Gary Knafelc

No. 83, 84
- Positions: Wide receiver, tight end

Personal information
- Born: January 2, 1932 Pueblo, Colorado, U.S.
- Died: December 19, 2022 (aged 90) Clermont, Florida, U.S.
- Listed height: 6 ft 4 in (1.93 m)
- Listed weight: 217 lb (98 kg)

Career information
- High school: Central (Pueblo)
- College: Colorado (1950–1953)
- NFL draft: 1954 (2nd round, 14th overall pick)

Career history
- Chicago Cardinals (1954); Green Bay Packers (1954–1962); San Francisco 49ers (1963);

Awards and highlights
- 2× NFL champion (1961, 1962); Green Bay Packers Hall of Fame (1976); Third-team All-American (1953); First-team All-Big Seven (1953);

Career NFL statistics
- Receptions: 154
- Receiving yards: 2,162
- Touchdowns: 23
- Stats at Pro Football Reference

= Gary Knafelc =

American football player (1932–2022)

Gary Knafelc (/'knæfəl/ KNAF-əl; January 2, 1932 – December 19, 2022) was an American professional football player who was a wide receiver and a tight end in the National Football League (NFL) for ten seasons, primarily with the Green Bay Packers.
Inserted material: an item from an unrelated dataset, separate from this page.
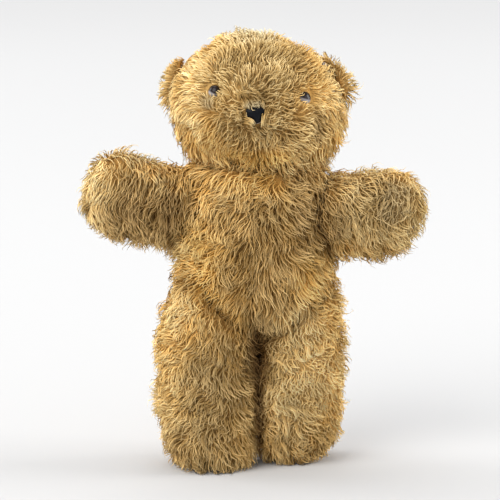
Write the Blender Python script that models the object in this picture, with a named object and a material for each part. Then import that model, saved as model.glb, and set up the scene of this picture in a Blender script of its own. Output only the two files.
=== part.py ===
"""A plush teddy bear with no joints: pile-fabric panels sewn into a head, a torso, two arms, two legs and
two ears. All but the ears are filled with stuffing. Eyes and nose are moulded buttons on shanks, each held
by a washer inside the plush. The bear faces -Y and stands on two flat soles, with the middle of its
footprint at the origin. Metres, +Z up."""

import math

import bmesh
import bpy
from mathutils import Matrix, Vector

# Plush and seams
PLUSH_DEPTH = 0.0070  # backing cloth and pile as it lies
SOLE_DEPTH = 0.0050
SEAM_GAP = 0.0003  # clearance that every pair of neighbours keeps
JOIN_GAP = 0.0007  # clearance where one stuffed form is cut to sit against another
HEAD_FILL_GAP = 0.0016  # the head's filling stays further back, clear of the flat facets in the face
FOOTPRINT_SHIFT = Vector((0.00021, 0.00799, 0.0))  # brings the middle of the bear's box over the origin

# Head: widest low down, flatter towards the crown
HEAD_CENTRE = Vector((0.0022, 0.0, 0.2905))
HEAD_HALF_WIDTH = 0.0665
HEAD_HALF_HEIGHT = 0.0555
HEAD_HALF_DEPTH = 0.0500
HEAD_FULLNESS = 2.2
JOWL_FLARE = 0.13  # share by which the chin is wider, and the crown narrower, than the middle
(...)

He played one game at the start of his career with the Chicago Cardinals and his final season was with the San Francisco 49ers.

== Biography ==

Born and raised in Pueblo, Colorado, Knafelc graduated from its Central High School in 1950 and played college football at the University of Colorado in Boulder under head coach Dal Ward.

Knafelc was the 14th overall selection of the 1954 NFL draft, taken by the Chicago Cardinals, who traded him early that season to the Green Bay Packers. Knafelc signed with the Packers as a free agent two games into the 1954 season. Knafelc is the only player to ever be carried off the City Stadium or Lambeau Field turf by fans. That happened after he caught an 18-yard touchdown pass from Tobin Rote in the final minute to beat the Detroit Lions, 20–17, in the 1955 season opener on September 25.
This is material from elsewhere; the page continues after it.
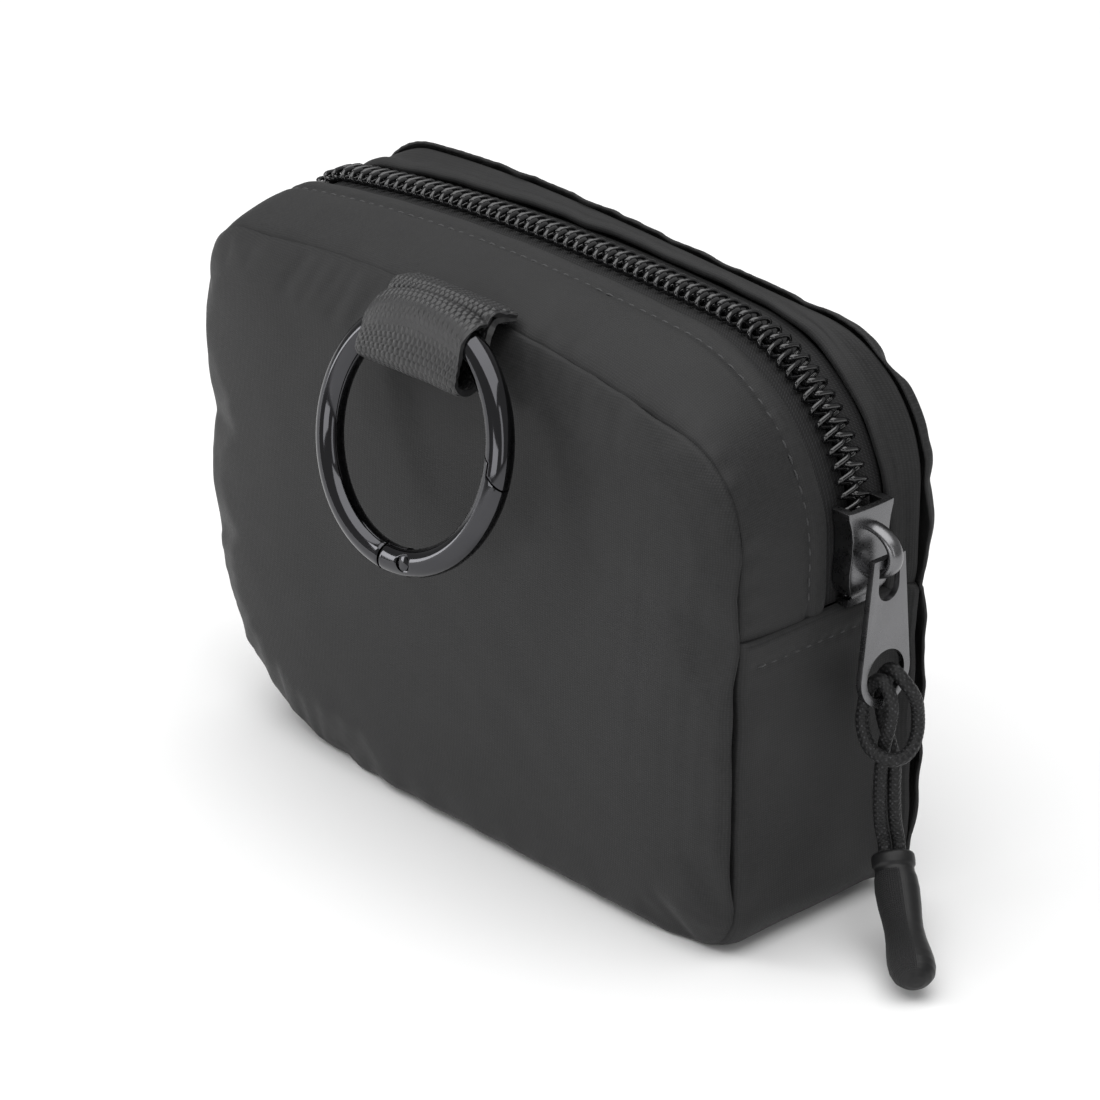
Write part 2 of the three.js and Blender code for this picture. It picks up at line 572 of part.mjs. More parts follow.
// ---------------------------------------------------------------- webbing loop
// Its section in the Y-Z plane: a sleeve round the path that the ring's wire takes across
// the webbing's width, with a tail that runs to the front seam.
function webbingLoop() {
  const lean = rad(RING_TILT);
  const reach = WEBBING_WIDTH / 2 + Math.abs(RING_X - WEBBING_X);
  const wireAt = (height) =>
    new THREE.Vector2(RING_Y + height * Math.sin(lean), RING_Z + height * Math.cos(lean));
  const low = wireAt(Math.sqrt((RING_R - WIRE_SLANT) ** 2 - reach ** 2));
  const high = wireAt(RING_R);
  const sleeve = (radius) => new THREE.Shape()
    .absarc(high.x, high.y, radius, -lean, Math.PI - lean)
    .absarc(low.x, low.y, radius, Math.PI - lean, 2 * Math.PI - lean);
  const inside = RING_WIRE + GAP;
  const outside = inside + WEBBING;
  const seam = new THREE.Vector2(-GUSSET - GAP - SHELL - 0.4, 101.2);
  const tail = new THREE.Shape()
    .moveTo(seam.x, seam.y)
    .lineTo(seam.x, seam.y + 1.6)
    .lineTo(high.x + 1, high.y + outside - 0.15)
    .lineTo(high.x + outside - 0.6, high.y);
  const across = (shape) => solid(
    slab(shape, WEBBING_WIDTH / 2, 14).rotateY(Math.PI / 2).rotateX(Math.PI / 2));
  return geometryOf(across(sleeve(outside)).add(across(tail)).subtract(
    solid(slab(sleeve(inside), WEBBING_WIDTH, 14).rotateY(Math.PI / 2).rotateX(Math.PI / 2))));
}
add("webbing_loop", webbingLoop(), WEBBING_WEAVE).position.x = WEBBING_X;

export default bag;
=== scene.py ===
import math

import bpy
import numpy as np
from mathutils import Matrix, Vector


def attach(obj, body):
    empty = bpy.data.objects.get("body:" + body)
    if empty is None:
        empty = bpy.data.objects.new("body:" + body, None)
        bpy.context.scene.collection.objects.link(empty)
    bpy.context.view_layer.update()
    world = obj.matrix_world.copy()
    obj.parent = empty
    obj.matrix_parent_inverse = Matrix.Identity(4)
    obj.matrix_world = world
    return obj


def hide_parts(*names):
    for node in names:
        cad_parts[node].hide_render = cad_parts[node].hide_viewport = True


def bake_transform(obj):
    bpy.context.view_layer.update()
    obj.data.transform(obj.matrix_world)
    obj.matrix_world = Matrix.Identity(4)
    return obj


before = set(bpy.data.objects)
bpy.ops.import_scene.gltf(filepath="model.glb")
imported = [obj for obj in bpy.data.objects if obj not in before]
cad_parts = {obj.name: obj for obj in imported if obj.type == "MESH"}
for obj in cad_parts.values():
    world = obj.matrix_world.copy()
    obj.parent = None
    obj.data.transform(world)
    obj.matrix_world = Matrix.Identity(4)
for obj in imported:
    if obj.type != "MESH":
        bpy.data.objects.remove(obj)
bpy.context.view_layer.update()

MM = 0.001

# ---------------------------------------------------------------- sizes, in millimetres
# The same frame and sizes as the CAD: X across, front at -Y, Z up.
CROSS_SEAM = 59.0
GUSSET = 19.2
GUSSET_FLAT = 15.0
PANEL_MIDDLE = 52.0
ZIP_Y = 7.3
ZIP_HALF_OPENING = 7.3
FOLD_BACK = 14.6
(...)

Knafelc was a member of Vince Lombardi's first two NFL title teams in 1961 and 1962, and was inducted into the Packers Hall of Fame in 1976. He was the public address announcer for Packers games at Lambeau Field from 1964 until 2004, when he was succeeded by Bill Jartz of WBAY-TV.

Toward the end of his football career, Knafelc worked as an actor, under the stage name Gary Kincaid. He appeared in such films as Palm Springs Weekend and other B movies.

His Legacy lives on through his great nephew (Niklas Gerard) who is a stud for the South Bend Saint Joe Indian's Football Team.

Knafelc died at his home in Clermont, Florida, on December 19, 2022, at the age of 90.